The ADA’s interactive process requires both the employer and the employee to participate in good faith. This process should include ample communication, including face-to-face meetings whenever possible, as well as other forms of direct communication. While written communications (emails, letters, etc.) are helpful to document discussions, these types of communications should never replace direct communications between the employer and employee.

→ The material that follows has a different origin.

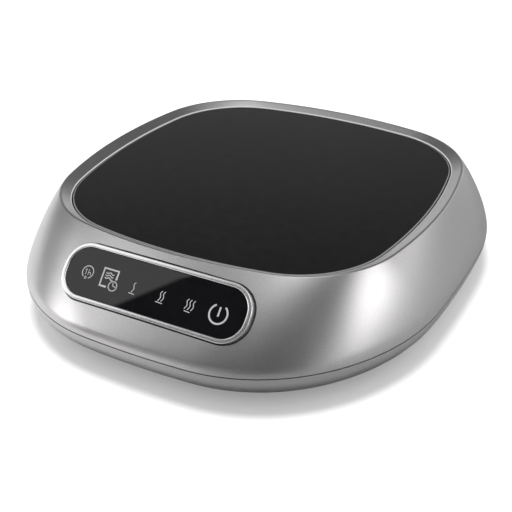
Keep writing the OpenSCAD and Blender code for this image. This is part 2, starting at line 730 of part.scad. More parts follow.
// The frame fills the space behind the wall, so its front follows the wall's inner side
frame_rim = 1.2;
frame_fit = 0.05;
frame_deep = 4.4;
frame_post_r = 1.9;
frame_post_x = panel_l / 2 - panel_r + (panel_r - frame_post_r) * sin(45);
frame_post_y = panel_h / 2 - panel_r + (panel_r - frame_post_r) * sin(45);
module panel_frame() {
    inside = concat([for (i = [wall_steps - 1:-1:0]) inner_wall[i] - [frame_fit, 0, 2 * frame_fit]],
        [[well_t + 3 * frame_fit, well_share, glass_z - 2 - 2 * frame_fit]]);
    color([0.14, 0.14, 0.15]) difference() {
        union() {
            intersection() {
                on_panel() panel_block(bezel_gap + frame_rim, 1, -frame_deep);
                skin(inside, other_way = true);
            }
            on_panel() at_corners(frame_post_x, frame_post_y) translate([0, 0, -board_back])
                cylinder(h = board_back - bezel_deep - 0.2, r = frame_post_r);
        }
        on_panel() {
            panel_block(0.1, 4, -bezel_deep);
            panel_block(-bezel_w - 2.4, 4, -frame_deep - 1);
            at_corners(frame_post_x, frame_post_y) translate([0, 0, -board_back - 1])
                cylinder(h = board_back - bezel_deep, r = tiny_screw_r + screw_clear);
        }
    }
}
tiny_screw_r = 0.9;

touch_board_l = 2 * (frame_post_x + frame_post_r);
touch_board_h = 2 * (frame_post_y + frame_post_r);
module touch_board() {
    color([0.1, 0.32, 0.2]) on_panel() difference() {
        union() {
            translate([-touch_board_l / 2, -touch_board_h / 2, -board_back - board_t])
                cube([touch_board_l, touch_board_h, board_t]);
            translate([-plug_w / 2 - 1, -2.5, -board_back - board_t - socket_h])
                cube([plug_w + 2, 5, socket_h + 0.2]);
        }
        at_corners(frame_post_x, frame_post_y) translate([0, 0, -board_back - board_t - 1])
            cylinder(h = board_t + 2, r = tiny_screw_r + 0.15);
    }
}
plug_w = 12;
socket_h = 3;

module panel_screws() {
    color([0.75, 0.75, 0.77]) on_panel() at_corners(frame_post_x, frame_post_y)
        translate([0, 0, -board_back - board_t]) screw(board_t + 2.3, 1.8, 1, tiny_screw_r);
}

// Each spring carries the finger's touch from the lens to the board
spring_r = 3;
spring_wire_r = 0.3;
spring_turns = 3;
module touch_springs() {
    steps = 10;
    n = spring_turns * steps;
    low = -board_back + spring_wire_r;
    high = -lens_t - spring_wire_r;
    color([0.82, 0.8, 0.7]) on_panel() for (x = touch_x)
        translate([x, touch_y, 0]) tube([for (i = [0:n])
            [spring_r * cos(360 * i / steps), spring_r * sin(360 * i / steps), low + (high - low) * i / n]],
            spring_wire_r, 5);
}

lamp_h = 0.9;
module indicator_lamps() {
    color([0.92, 0.9, 0.75]) on_panel() for (x = touch_x)
        translate([x - 1, touch_y - 0.6, -board_back]) cube([2, 1.2, lamp_h]);
}

/* ---- power board ---- */

power_screw_x = [-power_half_w + 4, power_half_w - 4];
power_screw_y = [power_front + 4, power_back - 4];
module power_board() {
    color([0.12, 0.3, 0.18]) difference() {
        translate([-power_half_w, power_front, power_z])
            cube([2 * power_half_w, power_back - power_front, board_t]);
        for (x = power_screw_x, y = power_screw_y) translate([x, y, power_z - 1])
            cylinder(h = board_t + 2, r = small_screw_r + 0.2);
    }
}

module board_screws() {
    color([0.75, 0.75, 0.77]) for (x = power_screw_x, y = power_screw_y)
        translate([x, y, power_top]) mirror([0, 0, 1]) screw(board_t + 3.6, 2.3, 1.4, small_screw_r);
}

module on_board(x, y) {
    translate([x, y, power_top]) children();
}

// The room above the board, under the heater pan, and the places of the board's tall pieces
room_h = pan_under - power_top;
relay_x = power_half_w - 18;
relay_y = power_back - 21;
relay_w = 19;
transformer_x = -power_half_w + 21;
transformer_y = power_back - 23;
module transformer() {
    h = room_h - 3.3;
    color([0.2, 0.2, 0.21]) on_board(transformer_x, transformer_y) {
        translate([-12, -10, 0]) cube([24, 20, 2]);
        translate([-12, -4, 1]) cube([24, 8, h - 1]);
        translate([-8.5, -7.5, 2]) cube([17, 15, h - 5]);
    }
}

module power_relay() {
    color([0.12, 0.2, 0.42]) on_board(relay_x, relay_y)
        translate([-relay_w / 2, -7.5, 0]) cube([relay_w, 15, room_h - 2.8]);
}

module capacitors() {
    color([0.18, 0.18, 0.3]) {
        for (x = [12, 25]) on_board(-power_half_w + x, power_front + 22) cylinder(h = room_h - 5.5, r = 5);
        on_board(power_half_w - 28, power_back - 6) translate([-9, -4, 0]) cube([18, 8, room_h - 4.5]);
    }
}

module glass_fuse() {
    color([0.8, 0.82, 0.84]) on_board(-power_half_w + 24, power_back - 5.5) {
        translate([-10, 0, 3.6]) rotate([0, 90, 0]) cylinder(h = 20, r = 2.6);
        for (x = [-9, 5]) translate([x, -2, 0]) cube([4, 4, 2]);
    }
}

module control_chip() {
    color([0.1, 0.1, 0.11]) on_board(0, power_front + 22) translate([-6, -4, 0]) cube([12, 8, 2.2]);
}

module buzzer() {
    color([0.1, 0.1, 0.1]) on_board(power_half_w - 16, power_front + 18) difference() {
        cylinder(h = 7, r = 6);
        translate([0, 0, 6]) cylinder(h = 2, r = 1.2);
    }
}

// The screw terminals for the mains leads, and the socket for the ribbon cable at the board's front
block_y = power_back - 7;
socket_y = power_front + 1;
socket_mid = 2.8;
module terminal_block() {
    color([0.2, 0.45, 0.28]) {
        on_board(0, block_y) translate([-6, -4, 0]) cube([12, 8, 9]);
        on_board(0, socket_y) translate([-plug_w / 2 - 1, 0, 0]) cube([plug_w + 2, 5, 2 * socket_mid]);
    }
}

ribbon_t = 0.7;
module ribbon_cable() {
    back = board_back + board_t + socket_h;
    low = power_top + socket_mid;
    route = eased([on_panel_point(-back), on_panel_point(-back - 2), [socket_y - 37, low + 3],
        [socket_y - 23, low + 0.6], [socket_y - 9, low], [socket_y - 3, low], [socket_y, low]], 3);
    left = [for (i = [0:len(route) - 1]) route[i] + ribbon_t / 2 * side_of(route, i)];
    right = [for (i = [len(route) - 1:-1:0]) route[i] - ribbon_t / 2 * side_of(route, i)];
    color([0.7, 0.7, 0.72]) translate([-plug_w / 2, 0, 0]) rotate([90, 0, 90])
        linear_extrude(plug_w) polygon(concat(left, right));
}
// A point (y, z) on the panel's axis at a depth behind the lens face
function on_panel_point(d) = [-panel_y - d * sin(panel_tilt), panel_z + d * cos(panel_tilt)];
function side_of(p, i) = let (d = direction(p, i)) [-d[1], d[0]];

/* ---- inlet and leads ---- */

inlet_w = alcove_w + 2.4;
inlet_h = alcove_h + 2.4;
inlet_fit = 0.2;
inlet_back = inlet_y - socket_deep - 2;
inlet_ear_x = 18;
inlet_ear_y = 63.5;
inlet_ear_z = 28;
module inlet_housing() {
    color([0.1, 0.1, 0.11]) difference() {
        union() {
            translate([-inlet_w / 2, inlet_back, inlet_z - inlet_h / 2]) cube([inlet_w, 30, inlet_h]);
            for (x = [-1, 1]) translate([x * inlet_ear_x, inlet_ear_y, inlet_ear_z - 2])
                cylinder(h = 2, r = 3.2);
            translate([-inlet_ear_x, inlet_ear_y - 3.2, inlet_ear_z - 2]) cube([2 * inlet_ear_x, 6.4, 2]);
            translate([-inlet_w / 2, inlet_ear_y - 3.2, inlet_ear_z - 2])
                cube([inlet_w, inlet_back - inlet_ear_y + 4, 2]);
        }
        translate([-alcove_w / 2, inlet_y, inlet_z - alcove_h / 2]) cube([alcove_w, 40, alcove_h]);
        for (x = [-1, 1]) translate([x * lobe_gap / 2, inlet_y + 1, inlet_z]) rotate([90, 0, 0])
            cylinder(h = socket_deep + 1, r = lobe_r);
        for (x = [-1, 1]) translate([x * inlet_pitch / 2, inlet_y, inlet_z]) rotate([90, 0, 0])
            cylinder(h = 20, r = inlet_pin_r);
        for (x = [-1, 1]) translate([x * inlet_ear_x, inlet_ear_y, inlet_ear_z - 3])
            cylinder(h = 4, r = screw_r + 0.2);
        // The block's outer face lies just under the sloping wall
        translate([0, front_y(rim_w, 0) - 0.6, total_h]) rotate([-wall_angle, 0, 0])
            translate([-40, -20, 0]) cube([80, 80, 40]);
    }
}

module inlet_pins() {
    color([0.82, 0.82, 0.84]) for (x = [-1, 1])
        translate([x * inlet_pitch / 2, inlet_y - 1.5, inlet_z]) rotate([90, 0, 0])
            cylinder(h = inlet_y - 1.5 - pin_tail_y, r = inlet_pin_r);
}
pin_tail_y = 65.5;

module inlet_screws() {
    color([0.75, 0.75, 0.77]) for (x = [-1, 1])
        translate([x * inlet_ear_x, inlet_ear_y, inlet_ear_z - 2])
            screw(ledge_z - 1 - inlet_ear_z + 2, 2.8, 1.8);
}

wire_r = 1;
block_z = power_top + 4.6;
mains_route = [[inlet_pitch / 2, pin_tail_y, inlet_z], [inlet_pitch / 2, pin_tail_y - 3, inlet_z],
    [4, block_y + 18, block_z + 6], [3, block_y + 10, block_z + 0.6], [3, block_y + 7, block_z],
    [3, block_y + 4, block_z]];
module mains_leads() {
    for (x = [-1, 1]) color([0.55, 0.3, 0.2])
        tube(eased([for (p = mains_route) [x * p[0], p[1], p[2]]], 2), wire_r);
}

stud_z = heater_under - terminal_l;
tab_mid = tab_x + terminal_t / 2;
tab_z = terminal_z - tab_l;
fuse_end = fuse_l / 2 + lead_l;
relay_side = relay_x - relay_w / 2;
heater_route = [[-terminal_x, terminal_y, stud_z], [-terminal_x, terminal_y, stud_z - 2.5],
    [-10, terminal_y + 1, power_top + 8], [-20, terminal_y + 6, power_top + 5],
    [-28, power_front + 6, power_top + 4], [-30, power_front + 10, power_top + 2.4],
    [-30, power_front + 10, power_top]];
link_route = [[terminal_x, terminal_y, stud_z], [terminal_x, terminal_y, stud_z - 2],
    [11, terminal_y + 2, stud_z - 4.2], [16, terminal_y + 9, fuse_z - 3.3],
    [14.5, fuse_y - 1, fuse_z - 0.6], [fuse_end + 2, fuse_y, fuse_z], [fuse_end, fuse_y, fuse_z]];
cutout_route = [[-fuse_end, fuse_y, fuse_z], [-fuse_end - 2, fuse_y, fuse_z], [-15, fuse_y + 5, fuse_z - 2.8],
    [-14, fuse_y + 15, tab_z + 0.4], [-10.5, -2, tab_z - 2.6], [-tab_mid, 0, tab_z - 2],
    [-tab_mid, 0, tab_z]];
relay_route = [[tab_mid, 0, tab_z], [tab_mid, 0, tab_z - 1.5], [11, 5, power_top + 2.8],
    [14, relay_y - 10, power_top + 2.4], [relay_side - 2.5, relay_y - 2, power_top + 2.4],
    [relay_side, relay_y - 2, power_top + 2.4]];
module heater_leads() {
    color([0.9, 0.88, 0.82]) for (route = [heater_route, link_route, cutout_route, relay_route])
        tube(eased(route, 2), wire_r);
}

sensor_end = power_front + 9;
sensor_route = [[sensor_x, sensor_y, heater_top - sensor_l],
    [sensor_x, sensor_y, heater_top - sensor_l - 2.3],
    [sensor_x - 2, sensor_y - 6, power_top + 5.4], [sensor_x - 8, sensor_end + 6, power_top + 3.9],
    [sensor_x - 10, sensor_end, power_top + 2.4], [sensor_x - 10, sensor_end, power_top]];
module sensor_leads() {
    color([0.75, 0.2, 0.15]) for (x = [-0.65, 0.65])
        tube(eased([for (p = sensor_route) p + [x, 0, 0]], 2), 0.5, 6);
}

upper_housing();
lower_housing();
glass_plate();
glass_seal();
heat_spreader();
heater_element();
insulation_pad();
heater_pan();
heater_pan_screws();
temperature_sensor();
sensor_clip();
thermal_fuse();
fuse_clip();
cutout_cap();
cutout_disc();
cutout_body();
cutout_cover();
cutout_pin();
cutout_blade();
cutout_terminals();
cutout_bracket();
cutout_screws();
control_bezel();
control_lens();
control_symbols();
panel_frame();
panel_screws();
touch_board();
touch_springs();
indicator_lamps();
ribbon_cable();
power_board();
board_screws();
transformer();
power_relay();
capacitors();
glass_fuse();
control_chip();
buzzer();
terminal_block();
inlet_housing();
inlet_pins();
inlet_screws();
mains_leads();
heater_leads();
sensor_leads();
rubber_feet();
base_screws();
rating_plate();
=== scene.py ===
# %% [markdown]
# This lesson dresses an electric mug warmer: a black glass hot plate in a satin silver housing, with
# a flat touch panel on the sloping front wall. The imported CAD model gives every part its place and
# size, so the script starts by loading it. Lengths are written in millimetres and scaled once, when a
# piece is finished, because small whole numbers are easier to read than fractions of a metre. Lights,
# floor and dome are the exception: they are metres away, and written in metres.

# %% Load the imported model
import json
import math
import bmesh
import bpy
from mathutils import Matrix, Vector


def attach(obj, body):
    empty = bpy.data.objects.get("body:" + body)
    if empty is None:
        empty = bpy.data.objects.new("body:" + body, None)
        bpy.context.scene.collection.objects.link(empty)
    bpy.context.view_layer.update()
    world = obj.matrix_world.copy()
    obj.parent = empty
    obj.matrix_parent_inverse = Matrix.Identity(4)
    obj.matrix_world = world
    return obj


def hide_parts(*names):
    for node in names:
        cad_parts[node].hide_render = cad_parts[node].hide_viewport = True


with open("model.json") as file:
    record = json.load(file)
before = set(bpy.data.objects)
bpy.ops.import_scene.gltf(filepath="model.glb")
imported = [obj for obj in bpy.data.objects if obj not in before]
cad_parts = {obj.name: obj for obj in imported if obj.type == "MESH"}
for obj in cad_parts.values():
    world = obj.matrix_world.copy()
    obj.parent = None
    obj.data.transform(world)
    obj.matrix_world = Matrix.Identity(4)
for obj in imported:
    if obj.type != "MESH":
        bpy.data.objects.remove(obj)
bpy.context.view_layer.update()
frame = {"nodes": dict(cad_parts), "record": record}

MM = 0.001

# %% [markdown]
# The photograph looks down on the warmer from its front right, at 30 degrees. A camera can be aimed
# with a constraint or with angles. Two angles are enough here, and they keep the horizon level: the
# first tips the camera down, the second turns it round the upright axis. The lens is a fairly long
# one, so the plate's far side is only a little smaller than its near side.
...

Employers should respond promptly to an employee’s request for accommodation, initiating and engaging in the interactive process with the employee. One of the first goals after receiving the request for accommodation is to identify and determine the precise limitations resulting from the employee’s disability. In other words, how does the employee’s disability impact his or her ability to perform the job? Then, the employer must assess potential accommodations which would enable the employee to perform the job while enjoying the same benefits and privileges as similarly situated employees without disabilities. These potential accommodation options should be fully discussed with the employee prior to reaching a decision.
Before an employee’s requested accommodation is rejected, an employer should formulate and communicate to the employee all specific reasons why the employee’s request is unreasonable or imposes an undue hardship. This may include a cost analysis when necessary. However, cost is certainly not the only factor. Other factors include the nature of the requested accommodation; the overall financial resources of the business; the number of persons employed by the business; the effect on expenses and resources of the business; and the impact of the accommodation on the business. If cost is an issue, then the employer should consider whether funding is available from an outside source or tax credits are available to offset the cost of the accommodation.
Employers should consider suggesting alternative accommodation proposals if the employee’s requested accommodation is determined unreasonable. This will certainly demonstrate an employer’s good faith in the process and will foster continuing discussions between employer and employee about potential ways to accommodate the employee’s disability.